Two techniques which insure intimate contact of the fatty acid or triglyceride with the catalyst surface are: (1) complete solubilization of the fatty acid and/or triglyceride in a suitable organic or organic/aqueous solvent and (2) thorough dispersion of the fatty acid and/or triglyceride in water, a suitable organic solvent, or mixtures thereof. In some cases to stabilize the dispersion it may be advisable to use an emulsifier as the supporting electrolyte or add an emulsifying agent to the solvent/supporting electrolyte/fatty acid and/or triglyceride reaction medium.

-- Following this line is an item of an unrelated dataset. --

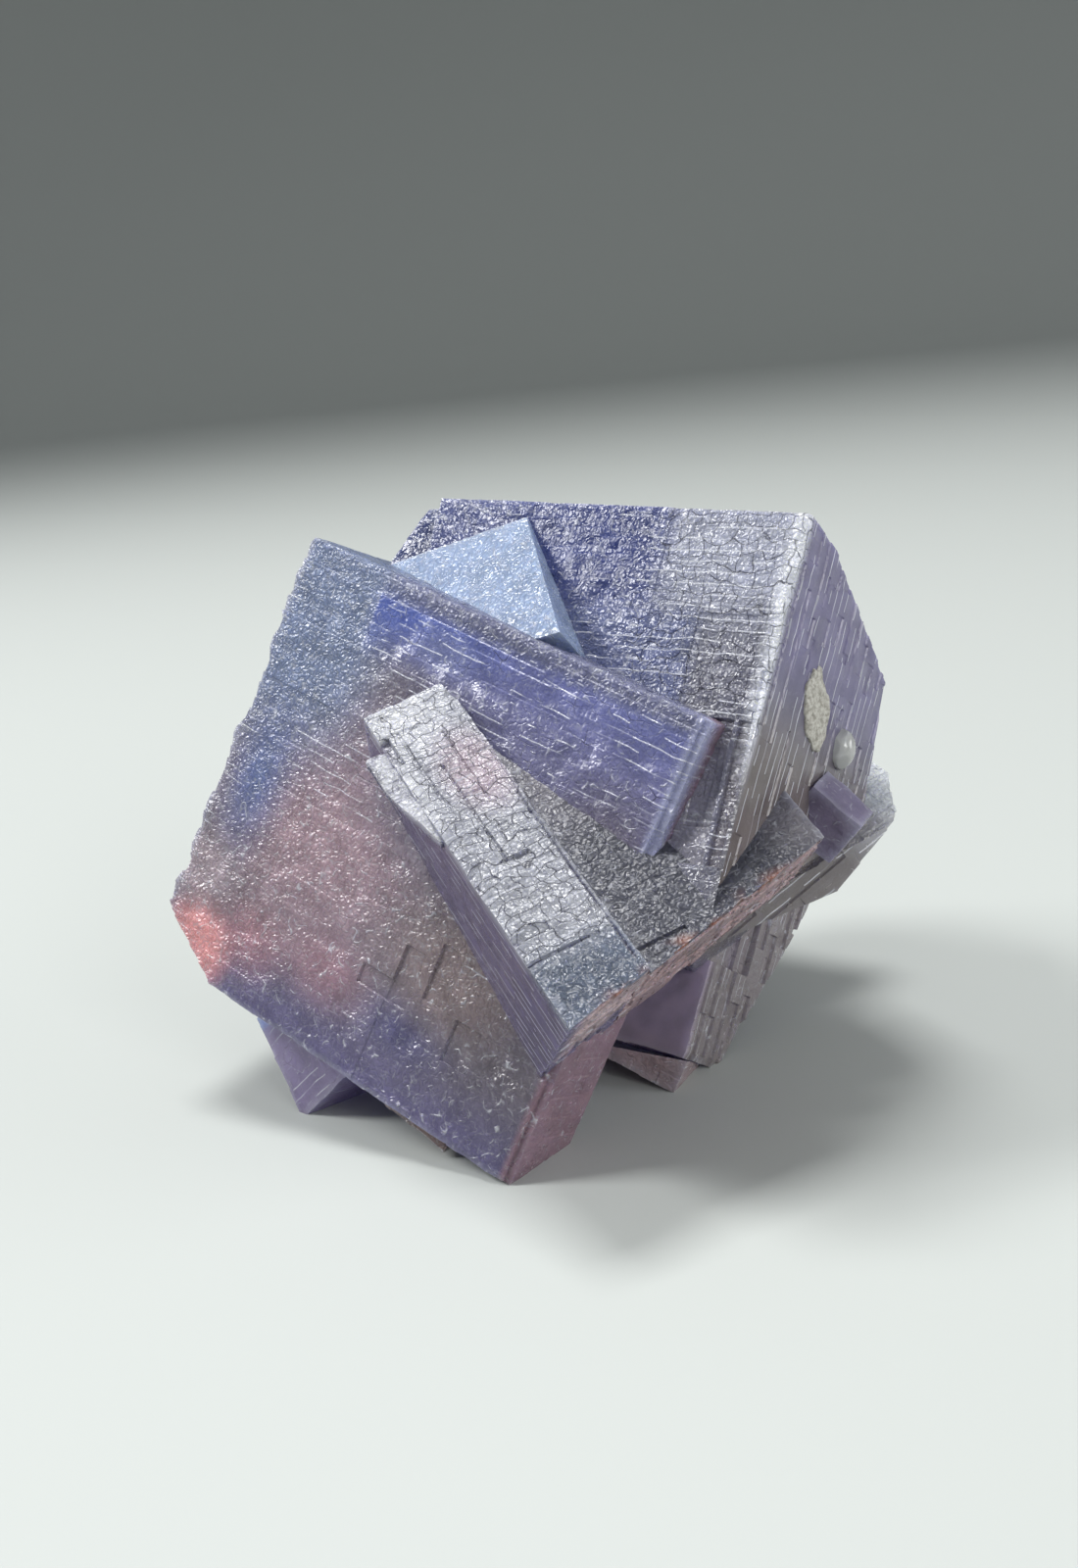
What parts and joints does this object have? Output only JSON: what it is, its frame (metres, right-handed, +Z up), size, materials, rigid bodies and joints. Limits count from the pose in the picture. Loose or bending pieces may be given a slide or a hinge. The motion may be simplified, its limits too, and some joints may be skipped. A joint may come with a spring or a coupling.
{
  "type": "fluorite specimen",
  "caption": "Hand-sized mineral specimen: intergrown violet-blue cube crystals with stepped faces, resting on a flat break, with a small crust and a clear grain on one side.",
  "frame": {"origin": "on the flat cut that the specimen rests on, under the middle of its bounding box", "axes": "+Z up from the cut, +X to the right and +Y away from someone who faces the large front crystal"},
  "size_m": [0.0631, 0.0624, 0.0489],
  "materials": {
    "fluorite": "glassy, etched in a fine mosaic of steps; blue at the edges, mauve in the middle, iron stain on the underside of one ridge",
    "crust": "matte, grainy",
    "clear_grain": "glassy, clear"
  },
  "bodies": {
    "root": {"fluorite_cluster": "fluorite", "calcite_scab": "crust", "quartz_bead": "clear_grain"}
  },
  "joints": []
}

Suitable oils for use herein include edible oils derived from a vegetable, grain, nut, or fish, as well as non-edible oils. Suitable fats include edible fats such as an animal fat, as well as non-edible fats. Typical edible oils include soybean, sunflower, safflower, cottonseed, corn, canola (rape seed), coconut, rice, peanut, palm, and olive oils. The primary fatty acid constituents of these oils which will be hydrogenated are oleic acid (18:1), linoleic acid (18:2), and linolenic acid (18:3).
For a single-phase electrocatalytic hydrogenation, the reaction medium comprises the fatty acid and/or triglyceride reactant(s) and water and/or suitably chosen organic solvent(s). A suitably chosen supporting electrolyte salt is added to the reaction medium to increase the electrical conductivity of the solution. The salt and solvent can be chosen to produce a single phase liquid reaction medium (electrolyte). If necessary, sufficient organic solvent is added to solubilize the salt and reactant(s). For example, a single phase electrolyte is produced when a mixture of t-butanol, water, oil, and the hydrotropic salt tetraethylammonium p-toluenesulfonate or a mixture of t-butanol, water, oil, and sodium lauryl sulfate are combined in the correct proportions.

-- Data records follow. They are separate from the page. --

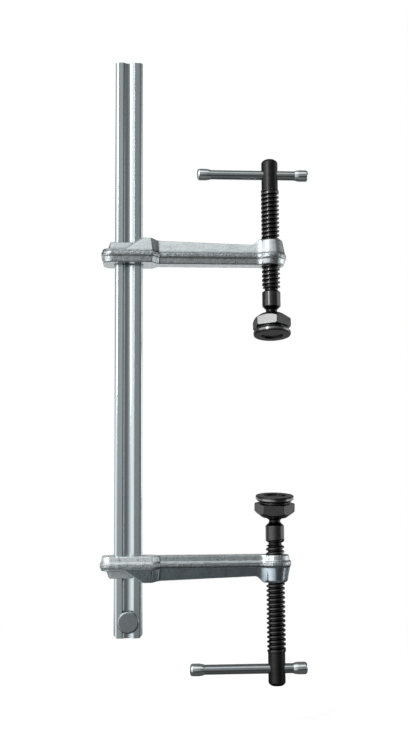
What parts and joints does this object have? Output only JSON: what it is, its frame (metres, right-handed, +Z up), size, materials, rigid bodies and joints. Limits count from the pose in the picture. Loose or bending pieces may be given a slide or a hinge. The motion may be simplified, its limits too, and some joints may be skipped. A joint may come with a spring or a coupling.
{
  "type": "bar clamp",
  "caption": "Bar clamp with sliding forged arms on a grooved steel rail, each with a screw spindle, sliding tommy bar and swivel hexagon pad.",
  "frame": {"origin": "centre of the rail's lower end face", "axes": "+Z up the rail away from the stop rivet, +X from the rail towards the spindles, Y through the rail's thickness with the rivet head at -Y"},
  "size_m": [0.1904, 0.0366, 0.5639],
  "materials": {
    "rail_steel": "bright drawn steel, bare",
    "rivet_steel": "turned steel, dull",
    "arm_zinc": "drop-forged steel, bright zinc plate",
    "spindle_black": "black oxide, rolled thread, oiled",
    "bar_steel": "dark steel, smooth",
    "ball_steel": "hardened, black oxide",
    "seat_steel": "hardened, ground",
    "pad_black": "black oxide, satin",
    "disc_black": "black oxide, worn at the face",
    "ring_steel": "spring wire"
  },
  "bodies": {
    "rail": {"rail": "rail_steel", "stop_rivet": "rivet_steel"},
    "upper_arm": {"upper_arm": "arm_zinc"},
    "upper_ball": {"upper_ball": "ball_steel"},
    "upper_spindle": {"upper_spindle": "spindle_black"},
    "upper_bar": {"upper_tommy_bar": "bar_steel", "upper_bar_cap_left": "bar_steel", "upper_bar_cap_right": "bar_steel"},
    "upper_seat": {"upper_ball_seat": "seat_steel"},
    "upper_pad": {"upper_pad_holder": "pad_black"},
    "upper_disc": {"upper_pad_disc": "disc_black", "upper_pad_clip_ring": "ring_steel"},
    "lower_arm": {"lower_arm": "arm_zinc"},
    "lower_ball": {"lower_ball": "ball_steel"},
    "lower_spindle": {"lower_spindle": "spindle_black"},
    "lower_bar": {"lower_tommy_bar": "bar_steel", "lower_bar_cap_left": "bar_steel", "lower_bar_cap_right": "bar_steel"},
    "lower_seat": {"lower_ball_seat": "seat_steel"},
    "lower_pad": {"lower_pad_holder": "pad_black"},
    "lower_disc": {"lower_pad_disc": "disc_black", "lower_pad_clip_ring": "ring_steel"}
  },
  "joints": [
    {"name": "upper_arm_slide", "type": "slide", "parent": "rail", "child": "upper_arm", "axis": [0, 0, 1], "range_m": [-0.134, 0.165]},
    {"name": "upper_screw_feed", "type": "slide", "parent": "upper_arm", "child": "upper_ball", "axis": [0, 0, -1], "range_m": [-0.0225, 0.047]},
    {"name": "upper_spindle_turn", "type": "hinge", "parent": "upper_ball", "child": "upper_spindle", "pos_m": [0.13, 0, 0.2802], "axis": [0, 0, -1], "range_deg": [-1980, 4185]},
    {"name": "upper_bar_slide", "type": "slide", "parent": "upper_spindle", "child": "upper_bar", "axis": [1, 0, 0], "range_m": [-0.0153, 0.047]},
    {"name": "upper_pad_swivel", "type": "hinge", "parent": "upper_ball", "child": "upper_seat", "pos_m": [0.13, 0, 0.2802], "axis": [0, 0, 1], "continuous": true},
    {"name": "upper_pad_tilt", "type": "hinge", "parent": "upper_seat", "child": "upper_pad", "pos_m": [0.13, 0, 0.2802], "axis": [1, 0, 0], "range_deg": [-3, 21]},
    {"name": "upper_disc_spin", "type": "hinge", "parent": "upper_pad", "child": "upper_disc", "pos_m": [0.13, 0, 0.2802], "axis": [0, 0.1564, 0.9877], "continuous": true},
    {"name": "lower_arm_slide", "type": "slide", "parent": "rail", "child": "lower_arm", "axis": [0, 0, 1], "range_m": [-0.0275, 0.134]},
    {"name": "lower_screw_feed", "type": "slide", "parent": "lower_arm", "child": "lower_ball", "axis": [0, 0, 1], "range_m": [-0.01, 0.0595]},
    {"name": "lower_spindle_turn", "type": "hinge", "parent": "lower_ball", "child": "lower_spindle", "pos_m": [0.13, 0, 0.1082], "axis": [0, 0, 1], "range_deg": [-855, 5310]},
    {"name": "lower_bar_slide", "type": "slide", "parent": "lower_spindle", "child": "lower_bar", "axis": [1, 0, 0], "range_m": [-0.0068, 0.0554]},
    {"name": "lower_pad_swivel", "type": "hinge", "parent": "lower_ball", "child": "lower_seat", "pos_m": [0.13, 0, 0.1082], "axis": [0, 0, 1], "continuous": true},
    {"name": "lower_pad_tilt", "type": "hinge", "parent": "lower_seat", "child": "lower_pad", "pos_m": [0.13, 0, 0.1082], "axis": [1, 0, 0], "range_deg": [-21, 3]},
    {"name": "lower_disc_spin", "type": "hinge", "parent": "lower_pad", "child": "lower_disc", "pos_m": [0.13, 0, 0.1082], "axis": [0, -0.1564, 0.9877], "continuous": true}
  ],
  "couplings": [
    {"joint": "upper_screw_feed", "follows": "upper_spindle_turn", "m_per_rad": 0.00063662},
    {"joint": "lower_screw_feed", "follows": "lower_spindle_turn", "m_per_rad": 0.00063662}
  ]
}
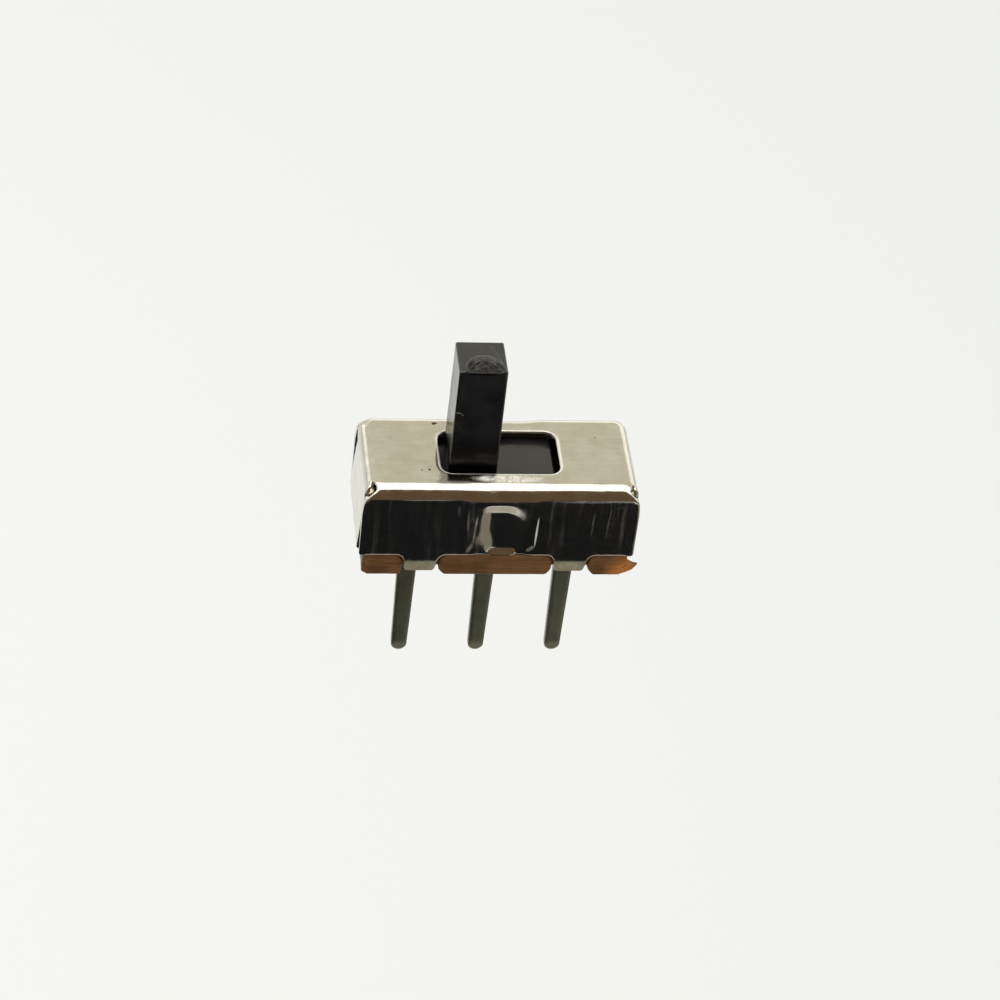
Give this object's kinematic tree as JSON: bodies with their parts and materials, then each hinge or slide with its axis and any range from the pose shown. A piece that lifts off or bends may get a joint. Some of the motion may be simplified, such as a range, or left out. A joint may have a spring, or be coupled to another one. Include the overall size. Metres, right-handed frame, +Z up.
{
  "type": "slide switch",
  "caption": "Miniature board-mounted slide switch: folded metal cover clawed onto a laminate base, black square handle in a window, flat pins in line.",
  "frame": {"origin": "middle of the base board's underside, the plane that lies on the circuit board", "axes": "+X along the handle's travel and the row of pins, +Y across the body, +Z up along the handle"},
  "size_m": [0.009, 0.0038, 0.0121],
  "materials": {
    "nickel_plated_sheet": "bright nickel plate with fine rolling marks",
    "paper_laminate": "brown paper laminate with rough punched edges",
    "black_moulding": "satin black moulding",
    "bronze_spring": "bare spring bronze",
    "tinned_pin": "dull tin plate"
  },
  "bodies": {
    "case": {"cover": "nickel_plated_sheet", "base_board": "paper_laminate", "terminal_left": "tinned_pin", "terminal_common": "tinned_pin", "terminal_right": "tinned_pin"},
    "slide": {"slider": "black_moulding", "contact_clip": "bronze_spring"}
  },
  "joints": [
    {"name": "handle_slide", "type": "slide", "parent": "case", "child": "slide", "axis": [1, 0, 0], "range_m": [0, 0.00175]}
  ]
}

For a two-phase electrocatalytic hydrogenation, the reaction medium (electrolyte) comprises an oil/water dispersion (emulsion). The water phase contains a supporting electrolyte salt such as sodium sulfate or sodium lauryl sulfate. For the production of food-grade saturated or partially saturated products, the use of food-grade organic solvents and food grade supporting electrolyte salts is preferred.
Suitable organic solvents for use with edible oils or fats include C1 -C7 alcohols such as ethanol or t-butanol. Suitable organic solvents for use with non-edible oils or fats include C1 -C7 alcohols, dimethylformamide, and tetrahydrofuran.
Suitable salts include emulsifying salts, such as sodium lauryl sulfate; hydrotropic salts such as tetraethylammonium p-toluenesulfonate and sodium p-toluenesulfonate; quaternary ammonium salts such as tetraethylammonium chloride; inorganic salts such as sodium sulfate, potassium or sodium phosphate monobasic, and sodium chloride; and organic salts such as ammonium acetate, sodium acetate, and sodium methoxide. One or more of these salts can be mixed together. Not all of these salts ma be applicable in both single-phase and two-phase liquid mediums.
Both the supporting electrolyte salt and the organic solvent must not interfere with the electrocatalytic production of hydrogen at the catalytic cathode. Additional compounds can be present in the reaction medium provided they do not react deleteriously with the reactants and do not interfere with hydrogen generation at the cathode.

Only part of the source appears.